For sales development teams, budget cycle awareness shapes prospecting strategy and messaging. Outreach campaigns timed to budget planning windows (Q3-Q4 for most companies) generate higher response rates because buyers are actively seeking solutions to include in their plans. Marketing teams can align content creation and campaign launches to support budget planning activities, providing ROI calculators, business case templates, and competitive analyses when buyers need justification materials for their budget requests. Account executives who understand their prospects' budget cycles qualify opportunities more accurately, forecast more reliably, and structure deals that align with financial constraints rather than fighting them.
The most sophisticated revenue organizations maintain detailed budget cycle intelligence in their CRM systems—tracking fiscal year start dates, planning windows, renewal dates, and budget owners for each target account. This data drives account prioritization (focusing on accounts entering planning windows), engagement timing (reaching out 2-3 months before budget planning begins), and resource allocation (concentrating pipeline generation efforts when targets are most receptive). Sales operations teams can analyze close rates and sales cycle length by budget cycle alignment, quantifying the impact and building data-driven cases for cycle-aware selling strategies.

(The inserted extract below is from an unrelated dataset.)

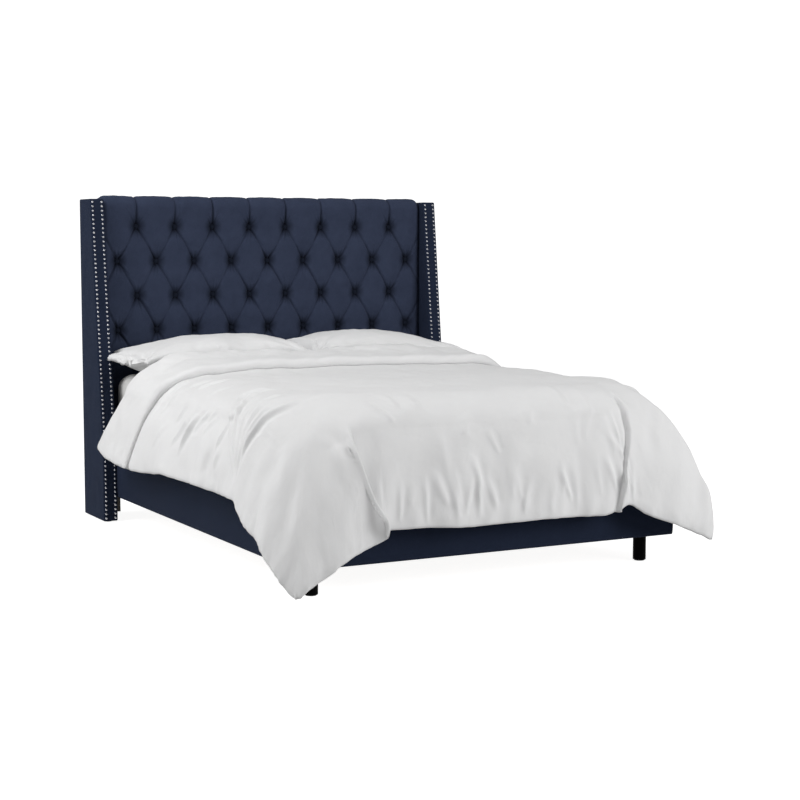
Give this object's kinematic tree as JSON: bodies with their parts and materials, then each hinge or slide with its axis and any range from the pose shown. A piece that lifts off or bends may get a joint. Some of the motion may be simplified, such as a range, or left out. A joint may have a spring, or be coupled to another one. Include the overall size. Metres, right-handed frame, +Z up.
{
  "type": "wingback bed",
  "caption": "Upholstered wingback bed with a diamond-tufted headboard, nailhead trim on the wings, low rails, round legs, mattress, pillows and a draped duvet.",
  "frame": {"origin": "on the floor, under the middle of the whole bed with its bedding", "axes": "+Z up, +Y towards the headboard, +X to the right seen from the foot"},
  "size_m": [1.9083, 2.3304, 1.442],
  "materials": {
    "navy_fabric": "plain woven upholstery cloth with a soft nap",
    "back_cloth": "thin woven dust cloth",
    "nail_metal": "polished nickel",
    "duvet_cotton": "fine cotton, soft folds",
    "pillow_cotton": "fine cotton",
    "sheet_cotton": "fine cotton jersey",
    "mattress_ticking": "quilted ticking",
    "foam": "soft open foam",
    "plywood": "sanded plywood",
    "slat_wood": "planed pine",
    "leg_black": "black satin lacquer",
    "glide_plastic": "moulded",
    "leveller_plastic": "moulded",
    "bracket_steel": "black powder coat",
    "bolt_steel": "zinc plated",
    "leg_steel": "black powder coat",
    "frame_timber": "planed softwood"
  },
  "bodies": {
    "bed_frame": {"beam_hanger_foot": "bracket_steel", "beam_hanger_head": "bracket_steel", "bracket_bolts": "bolt_steel", "centre_beam": "frame_timber", "centre_leg_1": "leg_steel", "centre_leg_2": "leg_steel", "centre_leg_3": "leg_steel", "corner_block_left": "frame_timber", "corner_block_right": "frame_timber", "corner_bracket_left": "bracket_steel", "corner_bracket_right": "bracket_steel", "footboard_board": "frame_timber", "footboard_cover": "navy_fabric", "front_leg_left": "leg_black", "front_leg_right": "leg_black", "glides": "glide_plastic", "head_bracket_left": "bracket_steel", "head_bracket_right": "bracket_steel", "headboard_back_cloth": "back_cloth", "headboard_bottom_rail": "frame_timber", "headboard_foam": "foam", "headboard_middle_rail": "frame_timber", "headboard_plywood": "plywood", "headboard_stile_left": "frame_timber", "headboard_stile_right": "frame_timber", "headboard_top_rail": "frame_timber", "headboard_tufted_cover": "navy_fabric", "ledger_left": "frame_timber", "ledger_right": "frame_timber", "nailheads_left": "nail_metal", "nailheads_right": "nail_metal", "side_rail_board_left": "frame_timber", "side_rail_board_right": "frame_timber", "side_rail_cover_left": "navy_fabric", "side_rail_cover_right": "navy_fabric", "slat_01": "slat_wood", "slat_02": "slat_wood", "slat_03": "slat_wood", "slat_04": "slat_wood", "slat_05": "slat_wood", "slat_06": "slat_wood", "slat_07": "slat_wood", "slat_08": "slat_wood", "slat_09": "slat_wood", "slat_10": "slat_wood", "slat_screws": "bolt_steel", "tufting_buttons": "navy_fabric", "wing_bolts": "bolt_steel", "wing_core_left": "frame_timber", "wing_core_right": "frame_timber", "wing_cover_left": "navy_fabric", "wing_cover_right": "navy_fabric"},
    "mattress": {"mattress": "mattress_ticking", "fitted_sheet": "sheet_cotton"},
    "duvet": {"duvet": "duvet_cotton"},
    "pillow_left": {"pillow_left": "pillow_cotton"},
    "pillow_right": {"pillow_right": "pillow_cotton"},
    "leveller_1": {"leveller_1": "leveller_plastic"},
    "leveller_2": {"leveller_2": "leveller_plastic"},
    "leveller_3": {"leveller_3": "leveller_plastic"}
  },
  "joints": [
    {"name": "mattress_lift", "type": "slide", "parent": "bed_frame", "child": "mattress", "axis": [0, 0, 1], "range_m": [0, 0.35]},
    {"name": "duvet_lift", "type": "slide", "parent": "mattress", "child": "duvet", "axis": [0, 0, 1], "range_m": [0, 0.4]},
    {"name": "pillow_left_lift", "type": "slide", "parent": "mattress", "child": "pillow_left", "axis": [0, 0, 1], "range_m": [0, 0.4]},
    {"name": "pillow_right_lift", "type": "slide", "parent": "mattress", "child": "pillow_right", "axis": [0, 0, 1], "range_m": [0, 0.4]},
    {"name": "leveller_1_screw", "type": "slide", "parent": "bed_frame", "child": "leveller_1", "axis": [0, 0, 1], "range_m": [0, 0.012]},
    {"name": "leveller_2_screw", "type": "slide", "parent": "bed_frame", "child": "leveller_2", "axis": [0, 0, 1], "range_m": [0, 0.012]},
    {"name": "leveller_3_screw", "type": "slide", "parent": "bed_frame", "child": "leveller_3", "axis": [0, 0, 1], "range_m": [0, 0.012]}
  ]
}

As you incorporate budget cycle intelligence into your sales process, start by identifying the fiscal year patterns of your existing customers (most likely to be concentrated in January or July starts), then extend this research to prospects. Ask budget cycle questions during discovery, track the data systematically, and adjust your sales approach based on where prospects are in their planning calendars. Combine budget cycle awareness with related disciplines like champion development, buying committee mapping, and value-based selling to maximize close rates and forecast accuracy while minimizing deals lost to timing misalignment.